A 15-member research team from the UK, Germany, and Japan has developed a new method for generating and detecting quantum-entangled photons at a wavelength of 2.1 micrometers. In practice, entangled photons are used in encryption methods such as quantum key distribution to completely secure telecommunications between two partners against eavesdropping attempts. The research results are presented to the public for the first time in a recent issue of Science Advances.
Until now, it has been possible to implement such encryption mechanisms only in the near-infrared range of 700 to 1550 nanometers. These shorter wavelengths have disadvantages, especially in satellite-based communication, because they are disturbed by light-absorbing gases in the atmosphere as well as the background radiation of the sun. With the existing technology, end-to-end encryption of transmitted data can only be guaranteed at night.
Entangled photon pairs at two micrometers wavelength are significantly less influenced by the solar background radiation. Also, a so-called “transmission window” exists in the earth’s atmosphere for wavelengths of two micrometers. That means these photons are less absorbed by atmospheric gases, allowing more effective communication.

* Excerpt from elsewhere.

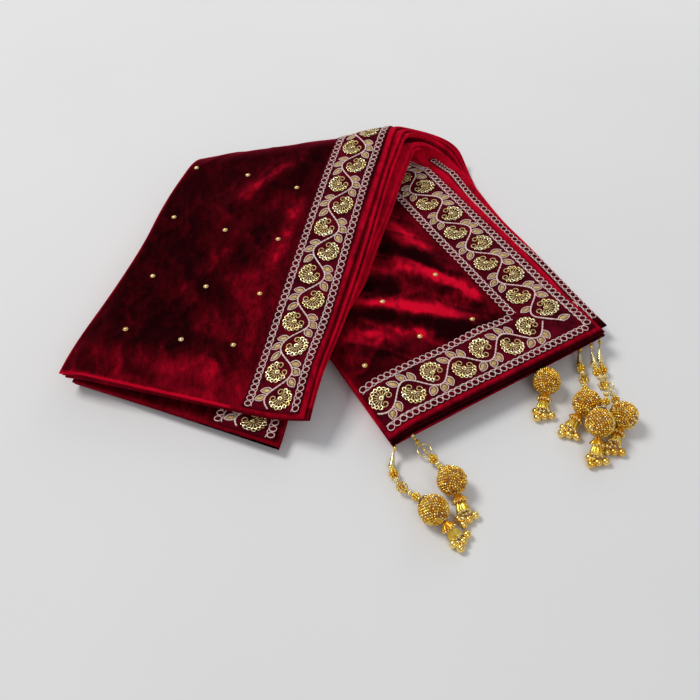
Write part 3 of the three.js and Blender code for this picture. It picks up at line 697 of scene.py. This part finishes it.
class Strip:
    def __init__(self, leaf, face, length, locate):
        self.leaf, self.face, self.length, self.locate = leaf, face, length, locate

    def carry(self, points):
        a, b = self.locate(points[:, 0], points[:, 1])
        depth = leaf_depth(self.leaf, a, b, self.face)
        outward = 1 if self.face else -1
        return place(a, b, depth + outward * points[:, 2])


def ribbon(name, strip, outline_start, outline_end, materials, v_range=(0.0, BORDER_WIDTH), step=4.0):
    """The ribbon of a strip. Its ends are functions of v, so that a corner can be mitred."""
    v = np.linspace(*v_range, max(int((v_range[1] - v_range[0]) / 3.5), 4))
    rows, columns = max(int(strip.length / step), 4), len(v)
    start, end = outline_start(v), outline_end(v)
    u = start[None, :] + (end - start)[None, :] * np.linspace(0, 1, rows)[:, None]
    vv = np.broadcast_to(v[None, :], u.shape)
    low, high = (np.stack([u, vv, np.full_like(u, lift)], -1).reshape(-1, 3)
                 for lift in (RIBBON_LIFT, RIBBON_TOP))
    total = rows * columns
    faces = [face[::-1] for face in grid_faces(rows, columns)] + grid_faces(rows, columns, start=total)
    loop = list(range(columns)) + [i * columns + columns - 1 for i in range(1, rows)]
    loop += [(rows - 1) * columns + j for j in range(columns - 2, -1, -1)]
    loop += [i * columns for i in range(rows - 2, 0, -1)]
    for first, second in zip(loop, loop[1:] + loop[:1]):
        faces.append((first, second, second + total, first + total))
    form = Form("ribbon")
    form.add(np.concatenate([low, high]), faces)
    return form.build(name, materials, carry=strip.carry)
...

For their experiment, the researchers used a nonlinear crystal made of lithium niobate. When they sent ultrashort light pulses from a laser into the crystal a nonlinear interaction produced entangled photon pairs with a new wavelength of 2.1 micrometers.
The next crucial step will be to miniaturize this system by converting it into photonic integrated devices, making it suitable for mass production and use in other application scenarios.